Why merge the SEC and CFTC
Massad’s fundamental concern is that current Congressional “market structure” proposals risk weakening fundamental securities regulation by creating a tailor-made asset class for crypto at the behest of industry lobbyists. He argues that lengthy exemptions and bespoke definitions will be exploited by lawyers and platforms to ensure lighter treatment while continuing to sell what are effectively securities to retail investors.
Merging the agencies, he said, would address the underlying problems that arise from a fragmented system, where products might fall between historic jurisdictional boundaries. This would lead to better regulation of the digital goods spot market and better disclosure rules for tokens based on their function and how they are sold. A single authority could also draft technology-neutral rules for tokenized securities, derivatives and spot digital assets, aligning “back-office” requirements such as reporting, clearing, settlement and custody for all products, regardless of their type.
A continuum, not a binary
Massad’s article pushes back against the idea that tokens are clearly divided into “securities” and “commodities.” Instead, it presents a continuum of symbolic categories in which disclosure and regulatory obligations vary depending on how the asset is used and the key issues a regulator should consider. “It makes a lot more sense to say that the two agencies should come together because they can refine this taxonomy and the disclosure rules over time, and make changes as the technology develops, the market grows, and the use cases change. That’s much better than letting Congress lock itself into definitions today based on what it hears today from industry lobbyists.”
He notes that even leading crypto venture firms like Andreessen Horowitz’s a16z have advanced multi-bucket “token taxonomies” that implicitly recognize more than a binary split. To Massad, this is precisely why a merged agency – rather than Congress – should design and refine the taxonomy over time, adjusting categories and standards as technologies and use cases evolve, instead of freezing current definitions in law, especially when the technology is still evolving.
KYC/AML and digital identity
Regarding illicit financing, Massad is blunt that the industry needs to abandon the idea that a digital financial system can rely on anonymous, or even pseudonymous, high-value transactions. “Anyone who thinks we are going to rebuild the financial system based on anonymous wallets, or even pseudonymous wallets and peer-to-peer transactions, is deluding themselves,” he said, while distinguishing small, low-risk payments – where anonymity may be tolerable – from larger flows for which authorities must be able to identify parties when there is a legal reason.
He also criticizes the current public blockchain model, calling it “upside down”: everyone can see every transaction linked to a known address, but the government cannot necessarily identify who the beneficial owner of an address is, making it difficult to enforce sanctions, anti-money laundering rules and controls against terrorist financing. Its preferred answer is a digital identity framework in which credentials are “pinged” before a smart contract is executed, enabling privacy-preserving verification while ensuring regulators can step in behind transactions if necessary; he argues that stablecoin issuers in particular should be responsible for monitoring on-chain activity and filing suspicious activity reports, not just direct KYC customers.

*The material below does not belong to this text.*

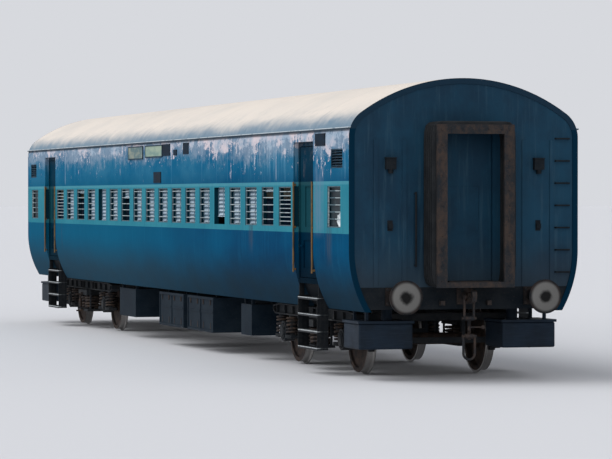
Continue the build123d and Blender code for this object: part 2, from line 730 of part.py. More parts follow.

Trump’s role and political timing
Perhaps Massad is right, Trump may well be able to see this long-discussed consolidation through, leveraging his political capital to push Congress to realign committee jurisdictions and protect the crypto industry from future interagency turf battles that have stalled previous efforts. This argument comes at a time when Congress is already legislating digital assets, so if ever there was an opportunity to integrate a merger provision or deep coordination mechanism into broader crypto or market structure packages, it would be now.